SHORT PROBLEM: Copy all of the material below exactly.

COLLECTED DATA:

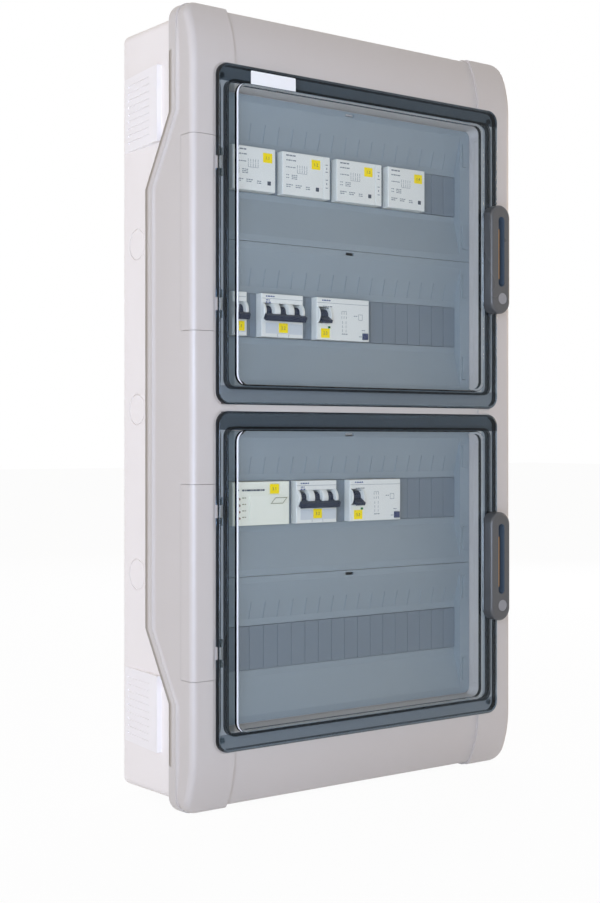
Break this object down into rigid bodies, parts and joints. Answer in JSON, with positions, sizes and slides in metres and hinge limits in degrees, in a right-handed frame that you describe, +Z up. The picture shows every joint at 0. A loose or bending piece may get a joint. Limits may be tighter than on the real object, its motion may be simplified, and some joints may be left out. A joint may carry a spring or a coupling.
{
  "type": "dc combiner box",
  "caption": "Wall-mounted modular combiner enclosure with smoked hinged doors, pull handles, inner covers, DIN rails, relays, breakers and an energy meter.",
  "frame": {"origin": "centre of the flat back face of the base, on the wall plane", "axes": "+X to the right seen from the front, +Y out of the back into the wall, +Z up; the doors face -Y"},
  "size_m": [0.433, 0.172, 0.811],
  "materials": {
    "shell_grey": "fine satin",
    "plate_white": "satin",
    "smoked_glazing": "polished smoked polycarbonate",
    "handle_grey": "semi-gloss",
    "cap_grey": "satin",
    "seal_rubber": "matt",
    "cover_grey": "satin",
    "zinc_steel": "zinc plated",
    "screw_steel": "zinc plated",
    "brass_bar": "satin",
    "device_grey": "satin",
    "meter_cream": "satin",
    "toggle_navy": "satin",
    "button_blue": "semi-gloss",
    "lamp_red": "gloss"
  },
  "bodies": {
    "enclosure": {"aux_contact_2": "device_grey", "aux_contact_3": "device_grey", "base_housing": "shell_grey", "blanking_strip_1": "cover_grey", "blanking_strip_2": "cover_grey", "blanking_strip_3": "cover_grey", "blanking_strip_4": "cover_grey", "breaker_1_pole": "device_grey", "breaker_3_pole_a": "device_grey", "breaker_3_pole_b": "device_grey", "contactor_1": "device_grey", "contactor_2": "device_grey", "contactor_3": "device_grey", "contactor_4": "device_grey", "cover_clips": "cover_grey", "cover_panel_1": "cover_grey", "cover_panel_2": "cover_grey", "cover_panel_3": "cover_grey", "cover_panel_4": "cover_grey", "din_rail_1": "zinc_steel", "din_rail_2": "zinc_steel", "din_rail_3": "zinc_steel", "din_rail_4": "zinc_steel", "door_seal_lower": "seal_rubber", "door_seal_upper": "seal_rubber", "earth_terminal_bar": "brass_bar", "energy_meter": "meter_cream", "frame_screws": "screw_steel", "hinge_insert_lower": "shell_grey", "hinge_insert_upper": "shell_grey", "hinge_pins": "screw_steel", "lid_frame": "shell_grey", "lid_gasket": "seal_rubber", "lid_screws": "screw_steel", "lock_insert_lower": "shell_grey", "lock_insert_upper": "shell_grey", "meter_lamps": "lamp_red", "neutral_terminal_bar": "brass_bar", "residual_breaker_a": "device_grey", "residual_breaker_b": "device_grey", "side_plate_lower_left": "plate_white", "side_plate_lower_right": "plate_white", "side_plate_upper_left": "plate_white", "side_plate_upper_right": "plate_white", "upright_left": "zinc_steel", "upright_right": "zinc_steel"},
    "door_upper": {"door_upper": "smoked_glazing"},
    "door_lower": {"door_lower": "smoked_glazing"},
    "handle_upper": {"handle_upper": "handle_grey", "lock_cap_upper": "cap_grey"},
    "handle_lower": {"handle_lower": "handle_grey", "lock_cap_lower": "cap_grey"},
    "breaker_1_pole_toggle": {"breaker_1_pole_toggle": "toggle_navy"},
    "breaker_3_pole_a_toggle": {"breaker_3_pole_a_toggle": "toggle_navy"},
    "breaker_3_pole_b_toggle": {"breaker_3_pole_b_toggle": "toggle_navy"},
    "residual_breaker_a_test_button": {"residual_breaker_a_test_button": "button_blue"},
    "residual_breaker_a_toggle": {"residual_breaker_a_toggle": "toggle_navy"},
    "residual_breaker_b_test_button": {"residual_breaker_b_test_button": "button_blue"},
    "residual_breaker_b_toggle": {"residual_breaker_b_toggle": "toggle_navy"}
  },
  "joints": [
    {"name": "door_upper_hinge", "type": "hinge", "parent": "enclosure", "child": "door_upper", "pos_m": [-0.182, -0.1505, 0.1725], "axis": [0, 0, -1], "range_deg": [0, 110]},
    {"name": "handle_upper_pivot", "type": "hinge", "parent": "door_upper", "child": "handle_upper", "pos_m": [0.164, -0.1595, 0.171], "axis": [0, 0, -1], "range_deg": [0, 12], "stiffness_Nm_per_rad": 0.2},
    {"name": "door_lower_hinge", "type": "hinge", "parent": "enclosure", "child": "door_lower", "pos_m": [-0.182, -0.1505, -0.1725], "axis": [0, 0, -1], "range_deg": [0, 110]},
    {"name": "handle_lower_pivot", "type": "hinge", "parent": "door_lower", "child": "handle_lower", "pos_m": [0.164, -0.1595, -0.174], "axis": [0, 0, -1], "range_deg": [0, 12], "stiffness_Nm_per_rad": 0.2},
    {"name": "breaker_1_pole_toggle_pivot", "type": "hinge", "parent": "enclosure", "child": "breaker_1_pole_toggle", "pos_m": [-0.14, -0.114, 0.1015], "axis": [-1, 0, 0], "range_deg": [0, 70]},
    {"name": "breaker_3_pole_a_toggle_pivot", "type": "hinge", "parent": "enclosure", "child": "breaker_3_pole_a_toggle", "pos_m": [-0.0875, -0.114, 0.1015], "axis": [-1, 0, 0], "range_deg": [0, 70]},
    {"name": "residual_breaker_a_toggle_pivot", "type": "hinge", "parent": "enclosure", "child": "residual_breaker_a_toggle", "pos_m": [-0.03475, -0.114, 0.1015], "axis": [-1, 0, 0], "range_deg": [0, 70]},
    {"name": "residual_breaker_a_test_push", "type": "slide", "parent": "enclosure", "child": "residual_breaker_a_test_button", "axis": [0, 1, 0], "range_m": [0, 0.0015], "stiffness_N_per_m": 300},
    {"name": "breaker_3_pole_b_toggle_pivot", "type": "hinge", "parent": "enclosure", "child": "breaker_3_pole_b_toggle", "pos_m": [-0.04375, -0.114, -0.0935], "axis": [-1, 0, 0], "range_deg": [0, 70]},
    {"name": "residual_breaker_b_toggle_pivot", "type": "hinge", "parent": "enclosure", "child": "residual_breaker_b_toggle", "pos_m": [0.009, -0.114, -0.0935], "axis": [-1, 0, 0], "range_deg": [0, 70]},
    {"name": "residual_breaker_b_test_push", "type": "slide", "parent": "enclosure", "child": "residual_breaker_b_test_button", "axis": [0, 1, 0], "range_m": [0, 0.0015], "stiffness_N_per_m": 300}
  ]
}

SOLUTION TO THIS PROBLEM:
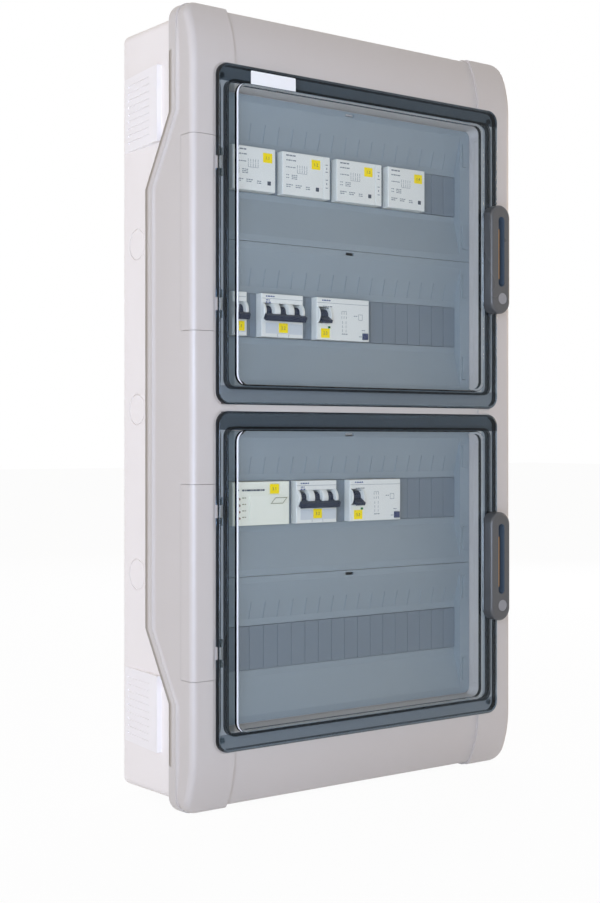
Break this object down into rigid bodies, parts and joints. Answer in JSON, with positions, sizes and slides in metres and hinge limits in degrees, in a right-handed frame that you describe, +Z up. The picture shows every joint at 0. A loose or bending piece may get a joint. Limits may be tighter than on the real object, its motion may be simplified, and some joints may be left out. A joint may carry a spring or a coupling.
{
  "type": "dc combiner box",
  "caption": "Wall-mounted modular combiner enclosure with smoked hinged doors, pull handles, inner covers, DIN rails, relays, breakers and an energy meter.",
  "frame": {"origin": "centre of the flat back face of the base, on the wall plane", "axes": "+X to the right seen from the front, +Y out of the back into the wall, +Z up; the doors face -Y"},
  "size_m": [0.433, 0.172, 0.811],
  "materials": {
    "shell_grey": "fine satin",
    "plate_white": "satin",
    "smoked_glazing": "polished smoked polycarbonate",
    "handle_grey": "semi-gloss",
    "cap_grey": "satin",
    "seal_rubber": "matt",
    "cover_grey": "satin",
    "zinc_steel": "zinc plated",
    "screw_steel": "zinc plated",
    "brass_bar": "satin",
    "device_grey": "satin",
    "meter_cream": "satin",
    "toggle_navy": "satin",
    "button_blue": "semi-gloss",
    "lamp_red": "gloss"
  },
  "bodies": {
    "enclosure": {"aux_contact_2": "device_grey", "aux_contact_3": "device_grey", "base_housing": "shell_grey", "blanking_strip_1": "cover_grey", "blanking_strip_2": "cover_grey", "blanking_strip_3": "cover_grey", "blanking_strip_4": "cover_grey", "breaker_1_pole": "device_grey", "breaker_3_pole_a": "device_grey", "breaker_3_pole_b": "device_grey", "contactor_1": "device_grey", "contactor_2": "device_grey", "contactor_3": "device_grey", "contactor_4": "device_grey", "cover_clips": "cover_grey", "cover_panel_1": "cover_grey", "cover_panel_2": "cover_grey", "cover_panel_3": "cover_grey", "cover_panel_4": "cover_grey", "din_rail_1": "zinc_steel", "din_rail_2": "zinc_steel", "din_rail_3": "zinc_steel", "din_rail_4": "zinc_steel", "door_seal_lower": "seal_rubber", "door_seal_upper": "seal_rubber", "earth_terminal_bar": "brass_bar", "energy_meter": "meter_cream", "frame_screws": "screw_steel", "hinge_insert_lower": "shell_grey", "hinge_insert_upper": "shell_grey", "hinge_pins": "screw_steel", "lid_frame": "shell_grey", "lid_gasket": "seal_rubber", "lid_screws": "screw_steel", "lock_insert_lower": "shell_grey", "lock_insert_upper": "shell_grey", "meter_lamps": "lamp_red", "neutral_terminal_bar": "brass_bar", "residual_breaker_a": "device_grey", "residual_breaker_b": "device_grey", "side_plate_lower_left": "plate_white", "side_plate_lower_right": "plate_white", "side_plate_upper_left": "plate_white", "side_plate_upper_right": "plate_white", "upright_left": "zinc_steel", "upright_right": "zinc_steel"},
    "door_upper": {"door_upper": "smoked_glazing"},
    "door_lower": {"door_lower": "smoked_glazing"},
    "handle_upper": {"handle_upper": "handle_grey", "lock_cap_upper": "cap_grey"},
    "handle_lower": {"handle_lower": "handle_grey", "lock_cap_lower": "cap_grey"},
    "breaker_1_pole_toggle": {"breaker_1_pole_toggle": "toggle_navy"},
    "breaker_3_pole_a_toggle": {"breaker_3_pole_a_toggle": "toggle_navy"},
    "breaker_3_pole_b_toggle": {"breaker_3_pole_b_toggle": "toggle_navy"},
    "residual_breaker_a_test_button": {"residual_breaker_a_test_button": "button_blue"},
    "residual_breaker_a_toggle": {"residual_breaker_a_toggle": "toggle_navy"},
    "residual_breaker_b_test_button": {"residual_breaker_b_test_button": "button_blue"},
    "residual_breaker_b_toggle": {"residual_breaker_b_toggle": "toggle_navy"}
  },
  "joints": [
    {"name": "door_upper_hinge", "type": "hinge", "parent": "enclosure", "child": "door_upper", "pos_m": [-0.182, -0.1505, 0.1725], "axis": [0, 0, -1], "range_deg": [0, 110]},
    {"name": "handle_upper_pivot", "type": "hinge", "parent": "door_upper", "child": "handle_upper", "pos_m": [0.164, -0.1595, 0.171], "axis": [0, 0, -1], "range_deg": [0, 12], "stiffness_Nm_per_rad": 0.2},
    {"name": "door_lower_hinge", "type": "hinge", "parent": "enclosure", "child": "door_lower", "pos_m": [-0.182, -0.1505, -0.1725], "axis": [0, 0, -1], "range_deg": [0, 110]},
    {"name": "handle_lower_pivot", "type": "hinge", "parent": "door_lower", "child": "handle_lower", "pos_m": [0.164, -0.1595, -0.174], "axis": [0, 0, -1], "range_deg": [0, 12], "stiffness_Nm_per_rad": 0.2},
    {"name": "breaker_1_pole_toggle_pivot", "type": "hinge", "parent": "enclosure", "child": "breaker_1_pole_toggle", "pos_m": [-0.14, -0.114, 0.1015], "axis": [-1, 0, 0], "range_deg": [0, 70]},
    {"name": "breaker_3_pole_a_toggle_pivot", "type": "hinge", "parent": "enclosure", "child": "breaker_3_pole_a_toggle", "pos_m": [-0.0875, -0.114, 0.1015], "axis": [-1, 0, 0], "range_deg": [0, 70]},
    {"name": "residual_breaker_a_toggle_pivot", "type": "hinge", "parent": "enclosure", "child": "residual_breaker_a_toggle", "pos_m": [-0.03475, -0.114, 0.1015], "axis": [-1, 0, 0], "range_deg": [0, 70]},
    {"name": "residual_breaker_a_test_push", "type": "slide", "parent": "enclosure", "child": "residual_breaker_a_test_button", "axis": [0, 1, 0], "range_m": [0, 0.0015], "stiffness_N_per_m": 300},
    {"name": "breaker_3_pole_b_toggle_pivot", "type": "hinge", "parent": "enclosure", "child": "breaker_3_pole_b_toggle", "pos_m": [-0.04375, -0.114, -0.0935], "axis": [-1, 0, 0], "range_deg": [0, 70]},
    {"name": "residual_breaker_b_toggle_pivot", "type": "hinge", "parent": "enclosure", "child": "residual_breaker_b_toggle", "pos_m": [0.009, -0.114, -0.0935], "axis": [-1, 0, 0], "range_deg": [0, 70]},
    {"name": "residual_breaker_b_test_push", "type": "slide", "parent": "enclosure", "child": "residual_breaker_b_test_button", "axis": [0, 1, 0], "range_m": [0, 0.0015], "stiffness_N_per_m": 300}
  ]
}